Exactly reproduce each line of the listing that follows.

• [Dataset content]
________________________________________

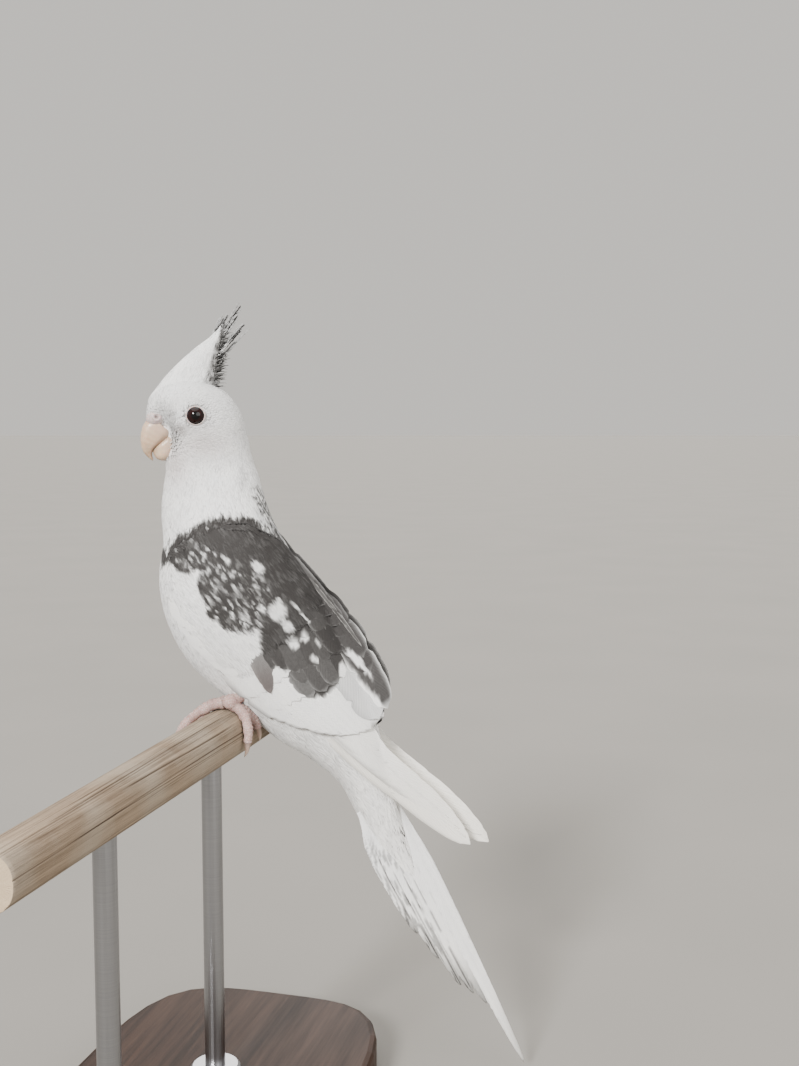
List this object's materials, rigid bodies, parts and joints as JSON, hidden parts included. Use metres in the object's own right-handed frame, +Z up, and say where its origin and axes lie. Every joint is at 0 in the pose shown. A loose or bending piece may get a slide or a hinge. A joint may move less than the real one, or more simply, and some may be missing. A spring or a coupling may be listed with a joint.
{
  "type": "cockatiel figure",
  "caption": "Life-size still model of a pied cockatiel with raised crest and long tail, gripping a short wooden perch on a plain display stand.",
  "frame": {"origin": "on the underside of the stand's base, straight below the point where the bird's midline crosses the perch's axis", "axes": "+Z up; the bird faces -X, and its left side is towards -Y; the perch lies level, 16 degrees off the Y axis"},
  "size_m": [0.2029, 0.2264, 0.3198],
  "materials": {
    "plumage": "soft matt white feathers",
    "wing_plumage": "matt grey and white feathers",
    "bill": "pale horn, faintly glossy",
    "eye": "glossy, dark red-brown",
    "foot_skin": "scaly, pinkish grey",
    "claw": "pale horn",
    "perch_wood": "weathered bare wood",
    "stand_wood": "dark stained, satin",
    "stand_steel": "brushed"
  },
  "bodies": {
    "root": {"torso": "plumage", "neck": "plumage", "head": "plumage", "eye_left": "eye", "eye_right": "eye", "bill_upper": "bill", "bill_lower": "bill", "wing_left": "wing_plumage", "wing_right": "wing_plumage", "tail": "plumage", "leg_left": "foot_skin", "leg_right": "foot_skin", "perch": "perch_wood", "stand_rod_1": "stand_steel", "stand_rod_2": "stand_steel", "stand_base": "stand_wood", "claw_left_1": "claw", "claw_left_2": "claw", "claw_left_3": "claw", "claw_left_4": "claw", "claw_right_1": "claw", "claw_right_2": "claw", "claw_right_3": "claw", "claw_right_4": "claw"}
  },
  "joints": []
}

________________________________________

• [Output]
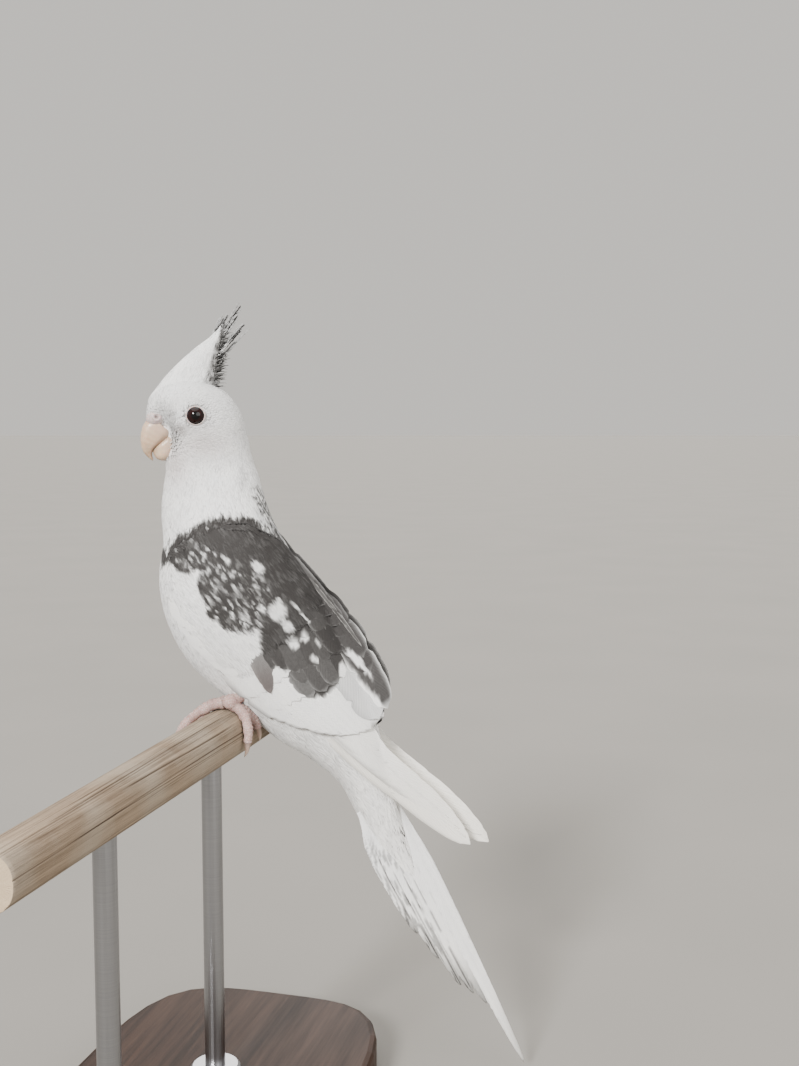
List this object's materials, rigid bodies, parts and joints as JSON, hidden parts included. Use metres in the object's own right-handed frame, +Z up, and say where its origin and axes lie. Every joint is at 0 in the pose shown. A loose or bending piece may get a slide or a hinge. A joint may move less than the real one, or more simply, and some may be missing. A spring or a coupling may be listed with a joint.
{
  "type": "cockatiel figure",
  "caption": "Life-size still model of a pied cockatiel with raised crest and long tail, gripping a short wooden perch on a plain display stand.",
  "frame": {"origin": "on the underside of the stand's base, straight below the point where the bird's midline crosses the perch's axis", "axes": "+Z up; the bird faces -X, and its left side is towards -Y; the perch lies level, 16 degrees off the Y axis"},
  "size_m": [0.2029, 0.2264, 0.3198],
  "materials": {
    "plumage": "soft matt white feathers",
    "wing_plumage": "matt grey and white feathers",
    "bill": "pale horn, faintly glossy",
    "eye": "glossy, dark red-brown",
    "foot_skin": "scaly, pinkish grey",
    "claw": "pale horn",
    "perch_wood": "weathered bare wood",
    "stand_wood": "dark stained, satin",
    "stand_steel": "brushed"
  },
  "bodies": {
    "root": {"torso": "plumage", "neck": "plumage", "head": "plumage", "eye_left": "eye", "eye_right": "eye", "bill_upper": "bill", "bill_lower": "bill", "wing_left": "wing_plumage", "wing_right": "wing_plumage", "tail": "plumage", "leg_left": "foot_skin", "leg_right": "foot_skin", "perch": "perch_wood", "stand_rod_1": "stand_steel", "stand_rod_2": "stand_steel", "stand_base": "stand_wood", "claw_left_1": "claw", "claw_left_2": "claw", "claw_left_3": "claw", "claw_left_4": "claw", "claw_right_1": "claw", "claw_right_2": "claw", "claw_right_3": "claw", "claw_right_4": "claw"}
  },
  "joints": []
}